A exposição que está em cartaz na AM Galeria de Arte, em Belo Horizonte, é inédita no Brasil e é o resultado de uma mistura de raciocínio e poesia, com base nos princípios construtivos e com rigor da arquitetura, profissão que exerceu por alguns anos depois de formar-se na UERJ, até que a arte começasse a falar mais alto. São obras que foram ganhando novos desdobramentos a partir da experiência do fazer, nasceram das questões práticas da feitura de cada peça. São esculturas em chapas de alumínio que são recortadas milimetricamente que se destinam, antes de tudo, ao olhar. Somente a visão pode perceber a alternância entre solidez e leveza, experimentada ao se deslocar à sua volta.

No início está o traço do artista, feito a lápis no papel, quando as formas começam a ganhar vida. Esse feito à mão prossegue no manejo do alumínio que, apesar de remeter à construção civil, em cada obra evidencia a presença humana, do manual e também do raciocínio de Ascânio, que cria um jogo de vazios e cheios, luzes e sombras que instigam o espectador. Vê-las em uma fotografia em nada se compara a vivenciá-las, e é exatamente isso que elas oferecem quando observadas a certa distância ou com o olhar bem rente a cada uma. A dupla função, estrutural e visual, dos parafusos que fazem parte das obras permitem um ritmo a cada uma delas.

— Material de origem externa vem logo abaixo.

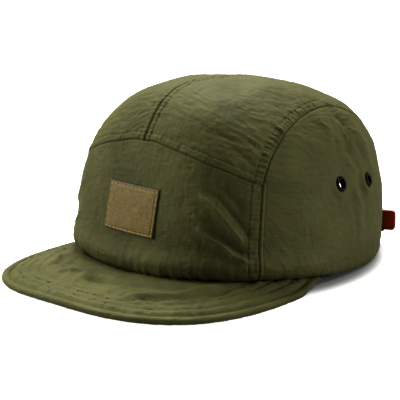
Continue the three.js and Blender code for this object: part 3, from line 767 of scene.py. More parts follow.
# %% Leather and blackened brass
def dyed_leather(name, colour, deep):
    material, tree, shader = new_material(name)
    place = put(tree, "ShaderNodeTexCoord").outputs["Object"]
    grain = put(tree, "ShaderNodeTexVoronoi", {
        "Vector": place, "Scale": 1000 / 0.9, "Randomness": 1,
    }, feature="DISTANCE_TO_EDGE").outputs["Distance"]
    clouds = put(tree, "ShaderNodeTexNoise", {
        "Vector": place, "Scale": 1000 / 7, "Detail": 4,
    }).outputs["Fac"]
    # The strap is darker along its edges, and the crease just inside them is painted darker as
    # painted shade.
    edge = put(tree, "ShaderNodeAttribute", attribute_name="dark_edge_and_painted_shade").outputs["Fac"]
    depth = put(tree, "ShaderNodeMath", {0: clouds, 1: 0.6, 2: edge}, operation="MULTIPLY_ADD")
    shade = put(tree, "ShaderNodeMix", {
        "Factor": depth.outputs[0], 6: linear(colour), 7: linear(deep),
    }, data_type="RGBA", clamp_factor=True).outputs[2]
    normal = put(tree, "ShaderNodeBump", {
        "Height": grain, "Strength": 0.35, "Distance": 0.25 * MM,
    }).outputs["Normal"]
    tree.links.new(shade, shader.inputs["Base Color"])
    tree.links.new(normal, shader.inputs["Normal"])
    shader.inputs["Roughness"].default_value = 0.48
    shader.inputs["IOR"].default_value = 1.5
    return material


def black_oxide_brass(name, colour, rubbed):
    material, tree, shader = new_material(name)
    place = put(tree, "ShaderNodeTexCoord").outputs["Object"]
    wear = put(tree, "ShaderNodeTexNoise", {
        "Vector": place, "Scale": 1000 / 1.4, "Detail": 4, "Roughness": 0.65,
    }).outputs["Fac"]
    shade = put(tree, "ShaderNodeMix", {
        "Factor": wear, 6: linear(colour), 7: linear(rubbed),
    }, data_type="RGBA").outputs[2]
    gloss = put(tree, "ShaderNodeMapRange", {
        "Value": wear, "To Min": 0.28, "To Max": 0.5,
    }).outputs["Result"]
    tree.links.new(shade, shader.inputs["Base Color"])
    tree.links.new(gloss, shader.inputs["Roughness"])
    shader.inputs["Metallic"].default_value = 1
    return material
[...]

Nos trabalhos batizados de “Quacors” – neologismo criado por ele, unindo as palavras quadrado e cor – essa cadência também é oferecida pelo uso das tonalidades empregadas. São híbridos de esculturas e pinturas em uma sucessão de módulos quadrados, ora vazados, ora preenchidos, articulados por parafusos dotados de certa folga, de tal forma que as composições sejam, a um só tempo, tesas e fluidas. Por isso, mesmo expostas rente a parede, requerem participação ativa de quem as observa.

Primas, trabalhos que também fazem parte da mesma exposição, são mais arquiteturais e neles não há cores agregadas. As formas obtidas decorrem da distribuição de direções diagonal e vertical, na sobreposição de camadas que forma tramas e no apoio da base. Duas das esculturas, Prisma 3 e Prisma 4 apoiam-se na quina dos módulos, como se flutuassem. Prismoa 2, entretanto, está assentada na base do quadrado e é possível entrar nela, por um curto corredor. A experiência do lado de fora é tão rica quanto, e permite mais liberdade em sua exploração.

Há um preciosismo nesses trabalhos, que embora utilizem material industrial, têm, todos, a finalização que só a mão do artista pode saber se chegou ao ponto certo, como uma joalheria em grandes dimensões. Esse contraste da escala industrial com o manual é uma característica que Ascânio leva para seus trabalhos, além da leveza, da transparência e do movimento.  E como ele mesmo comenta, o papel de seu conhecimento em arquitetura é fundamental. “Se fosse só o aprendizado nas artes visuais eu não teria essa visão”, diz. O arquiteto que se tornou artista nunca abandonou os preceitos da arquitetura em sua produção.

Outra característica forte em Ascânio, e rara, é chegar aos 80 anos de idade com vigor para propor o novo. “Estou sempre pensando em fazer algo novo. As próximas obras, vou fazer outras coisas, diversas dessas aqui”, revela. E você já tem em mente o que será, Ascânio? À pergunta, que vem no finalzinho da conversa, ele responde com um sorriso.